WORK TO BE COMPLETED = Give the data again, word for word.

******

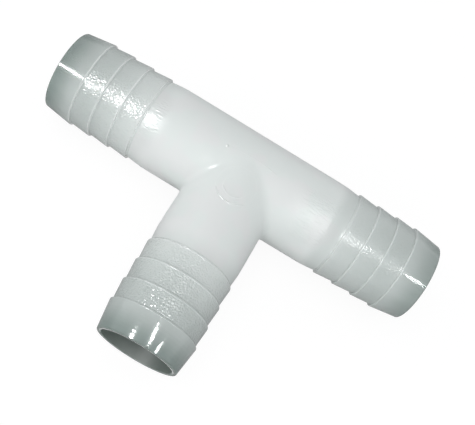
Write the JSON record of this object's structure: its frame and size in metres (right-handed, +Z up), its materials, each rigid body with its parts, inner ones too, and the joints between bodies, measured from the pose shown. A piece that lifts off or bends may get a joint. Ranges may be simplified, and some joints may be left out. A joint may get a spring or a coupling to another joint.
{
  "type": "barbed tee connector",
  "caption": "Equal barbed hose tee moulded in natural translucent nylon, a straight run with a branch at right angles, for joining soft irrigation hose.",
  "frame": {"origin": "middle of the tee's length and depth, on the plane that its ridges rest on; the axes of the run and the branch cross at x 0, y 0.0235, z 0.0135", "axes": "+X along the run, +Y from the branch towards the run's back, so the branch points along -Y, +Z up from the surface that the tee lies on"},
  "size_m": [0.121, 0.074, 0.027],
  "materials": {
    "body_plastic": "natural translucent nylon, smooth semi-gloss moulded skin",
    "tail_plastic": "natural translucent nylon, grained ridges and polished lead-in cone"
  },
  "bodies": {
    "root": {"run_barrel": "body_plastic", "branch_neck": "body_plastic", "run_left_tail": "tail_plastic", "run_right_tail": "tail_plastic", "branch_tail": "tail_plastic"}
  },
  "joints": []
}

******

EXERCISE RESULT =
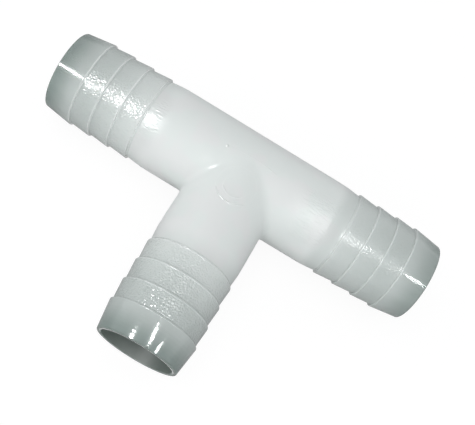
Write the JSON record of this object's structure: its frame and size in metres (right-handed, +Z up), its materials, each rigid body with its parts, inner ones too, and the joints between bodies, measured from the pose shown. A piece that lifts off or bends may get a joint. Ranges may be simplified, and some joints may be left out. A joint may get a spring or a coupling to another joint.
{
  "type": "barbed tee connector",
  "caption": "Equal barbed hose tee moulded in natural translucent nylon, a straight run with a branch at right angles, for joining soft irrigation hose.",
  "frame": {"origin": "middle of the tee's length and depth, on the plane that its ridges rest on; the axes of the run and the branch cross at x 0, y 0.0235, z 0.0135", "axes": "+X along the run, +Y from the branch towards the run's back, so the branch points along -Y, +Z up from the surface that the tee lies on"},
  "size_m": [0.121, 0.074, 0.027],
  "materials": {
    "body_plastic": "natural translucent nylon, smooth semi-gloss moulded skin",
    "tail_plastic": "natural translucent nylon, grained ridges and polished lead-in cone"
  },
  "bodies": {
    "root": {"run_barrel": "body_plastic", "branch_neck": "body_plastic", "run_left_tail": "tail_plastic", "run_right_tail": "tail_plastic", "branch_tail": "tail_plastic"}
  },
  "joints": []
}